Lined by large gothic brick buildings, with beautiful red brick designs on the ground, Locust Walk is nothing if not visually impressive. While the grandeur of the architecture (the University of Pennsylvania buildings along Locust Walk are literally sometimes covered in ivy) could be intimidating, the spatial arrangement and pedestrian vitality make it feel almost homey. The buildings were mostly built in the late 1800's, and in the style of the time their entrances face the street and are not set too far back. The only exceptions are the newer academic buildings such as Van Pelt library, which are giant boxes with sideways entrances. Still, on any nice day the Walk, as it is sometimes called, is lined with students promoting events and soliciting petition signatures. Between 36th and 34th streets, it widens into a magnificent view of architectural gems such as the Fine Arts Library (designed by Louis Kahn), and College Hall. Off to the side is College Green where Penn students and area residents relax.

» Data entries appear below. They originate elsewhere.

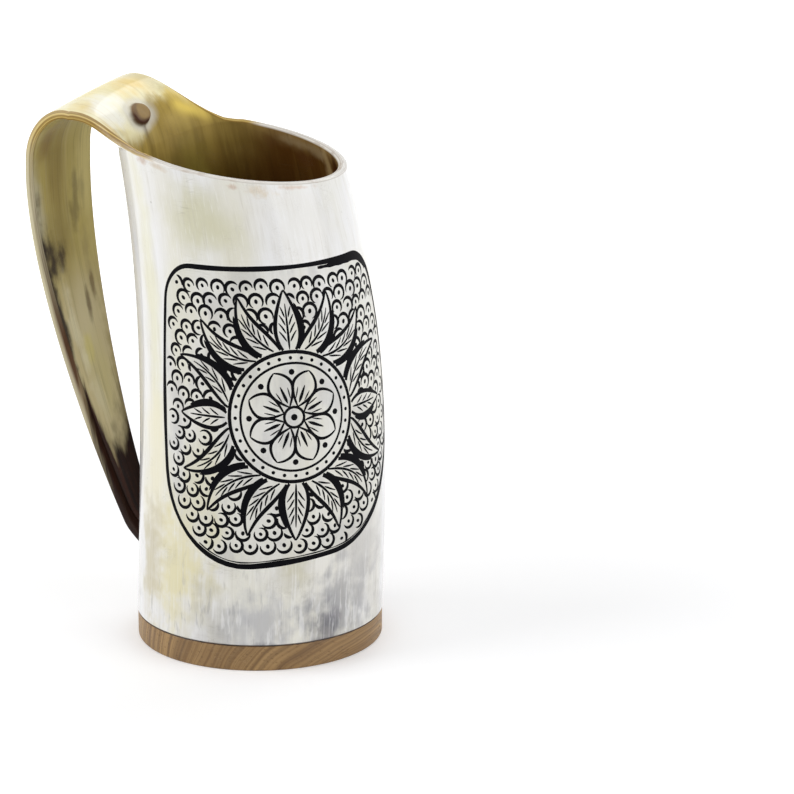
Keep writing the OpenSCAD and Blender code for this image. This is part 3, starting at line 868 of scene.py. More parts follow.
for skin, turns in ((0, (30, 60, 90)), (1, (90, 60, 30))):
    for t in turns:
        s, c = math.sin(math.radians(t)), 1 - math.cos(math.radians(t))
        ring = places[skin] + rounds[:, None] * (s * out_way + (c if skin == 0 else -c) * through_way)
        depth = (rounds * c if skin == 0 else WALL - rounds * c) / WALL
        bands.append([add_point(p, False, float(d), notes[i][2], notes[i][3],
                                np.array(notes[i][6:9]) * (1 - float(d) * WALL / ROOT_RADIUS), 1.0)
                      for p, d, i in zip(ring, depth, loops[0])])
bands.append(loops[1])
for a, b in zip(bands, bands[1:]):
    for i in range(len(a)):
        j = (i + 1) % len(a)
        add_face((a[i], a[j], b[j], b[i]))
print("faces so far:", len(faces))

# %% [markdown]
# The engraving is cut into the mesh itself. Every line shape, the grid points between
# them and the edge of the panel patch are triangulated together. Triangles that belong to
# a line sink by the depth of the groove, and small upright walls join the two levels.
# The same triangles, closed top and bottom, make the black fill that lies in the grooves.

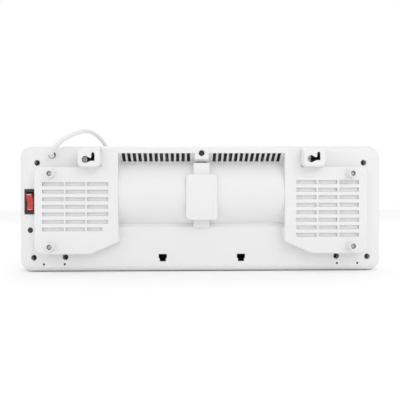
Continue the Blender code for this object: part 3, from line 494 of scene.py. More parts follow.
def add_prism_x(bm, profile, x0, x1):
    """Extrude a closed (y, z) profile along x."""
    near = [bm.verts.new((x0 * MM, y * MM, z * MM)) for y, z in profile]
    far = [bm.verts.new((x1 * MM, y * MM, z * MM)) for y, z in profile]
    bridge(bm, near, far)
    bm.faces.new(near)
    bm.faces.new(far)


def add_prism_y(bm, outline, y0, y1):
    """Extrude an (x, z) outline along y."""
    add_loft(bm, [(y0, outline), (y1, outline)])


def add_box(bm, x0, x1, y0, y1, z0, z1):
    """Axis-aligned block."""
    centre = Vector((x0 + x1, y0 + y1, z0 + z1)) * 0.5 * MM
    size = Vector((x1 - x0, y1 - y0, z1 - z0)) * MM
    matrix = Matrix.Translation(centre) @ Matrix.Diagonal((*size, 1.0))
    bmesh.ops.create_cube(bm, size=1.0, matrix=matrix)


def axis_matrix(centre, axis):
    """Place local z along an axis at a centre given in millimetres."""
    rotation = Vector((0, 0, 1)).rotation_difference(Vector(axis).normalized())
    return Matrix.Translation(Vector(centre) * MM) @ rotation.to_matrix().to_4x4()


def add_cylinder(bm, centre, axis, radius, length, segments=16, end_radius=None):
    """Cylinder or cone centred on a point."""
    end_radius = radius if end_radius is None else end_radius
    bmesh.ops.create_cone(
        bm,
        cap_ends=True,
        segments=segments * ROUND,
        radius1=radius * MM,
        radius2=end_radius * MM,
        depth=length * MM,
        matrix=axis_matrix(centre, axis),
    )


def add_rod_y(bm, x, z, radius, y0, y1, segments=16, end_radius=None):
    """Cylinder along y from y0 to y1; end_radius is the radius at y1."""
    add_cylinder(bm, (x, (y0 + y1) / 2, z), (0, 1, 0), radius, y1 - y0, segments, end_radius)


def add_rod_x(bm, y, z, radius, x0, x1, segments=16):
    """Cylinder along x from x0 to x1."""
    add_cylinder(bm, ((x0 + x1) / 2, y, z), (1, 0, 0), radius, x1 - x0, segments)


def scroll_arc(radius, z_start, z_end, steps=48):
    """Points (y, z) on the rear face of the fan scroll."""
    start = math.asin((z_start - FAN_Z) / radius)
    end = math.asin((z_end - FAN_Z) / radius)
    points = []
    for step in range(steps + 1):
        angle = start + (end - start) * step / steps
        points.append((SCROLL_Y + radius * math.cos(angle), FAN_Z + radius * math.sin(angle)))
    return points


def recess_profile(wall):
    """(y, z) outline of the open space behind the middle of the casing."""
    top = 175.4 + wall
    face = 100.0
    points = [(face, top), (BOX_FACE + 1.0 - wall * 0.4, top), (20.6 - wall, 164.2 + wall * 0.3)]
    points += scroll_arc(SCROLL_R - wall, 162.0, 71.0)
    points += [(RIM - wall, 66.0 + wall * 0.2), (RIM + 1.5, 66.0), (face, 66.0)]
    return points


def side_box_outline(distance):
    """Raised intake box on the right half, every side moved inward."""
    corners = (
        (RECESS_X - 2.3, 44.0),
        (162.0, 25.5),
        (245.0, 25.5),
        (245.0, 156.2),
        (148.0, 156.2),
        (148.0, 184.6),
        (RECESS_X - 2.3, 184.6),
    )
    radii = (2.0, 6.0, 16.0, 12.0, 3.0, 2.0, 2.0)
    corners = inset(corners, distance)
    points = []
    for index, radius in enumerate(radii):
        soft = soften(corners, max(radius - distance, 0.6), SOFT)
        points += soft[index * (SOFT + 1):(index + 1) * (SOFT + 1)]
    return points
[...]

What Makes Locust Walk a Great Place?

Immediate area residents (mostly Penn students) use it frequently for socializing or just as the most pleasant route across campus. It is unavoidable to pass through Locust Walk if one must go across campus from north to south, as the side streets between 37th and 35th Streets go through it. It crosses the significant barrier of 38th Street on a lovely pedestrian foot bridge that seems to rise naturally out of the footpath. The only problem is that north of 38th Street, the street wall that lines Locust is destroyed, and that area is not nearly as nice or well used. Coming from the east side, one must go up a stairway at 34th Street to enter directly, but one can also come up (and this is wheelchair accessible) from the outer southern corner at 34th Street and Walnut Street. One of the advantages and disadvantages of Locust Walk is that one cannot see its dramatic view until one is inside it. That makes its discovery all the more wonderful.

The place makes a striking first impression. There is not much seating provided, mostly it is used for socializing while standing or walking, except for on and next to college green. The area is certainly the safest feeling on the Penn campus. It is lined with tasteful retro lamps that make it exceedingly well lit late at night. By contrast, 38th Street, which is wide, empty and car-oriented, is very uncomfortable, even frightening to walk down at night by oneself. Since cars are not allowed on it at all, one cannot accuse Locust Walk of being dominated by vehicles. There are occasional Penn Police patrols, but they are much less necessary on Locust Walk than elsewhere.

The space is always used at least to walk through, as it is full of major school buildings and fraternity houses. On nice days, it is the main outdoor place to hang out for students. Fraternity members sit in front of their houses, students sit on the steps of school buildings. Students study and socialize on College Green. The tight stretch between 36th and 38th streets is certainly the most intimate, but the only part that really goes unused is the area around Van Pelt library, a modern monstrosity.

People are definitely friendly along the walk. Even when in a hurry, a student cannot go through there without exchanging a number of hellos. People mostly go by themselves, and often hang out with friends they encounter there. Penn students certainly take pride in Locust Walk; it is the heart of their campus. When I visited Penn while in high school, it was the multi-colored image of people hurrying in every direction that reminded of my home in New York City.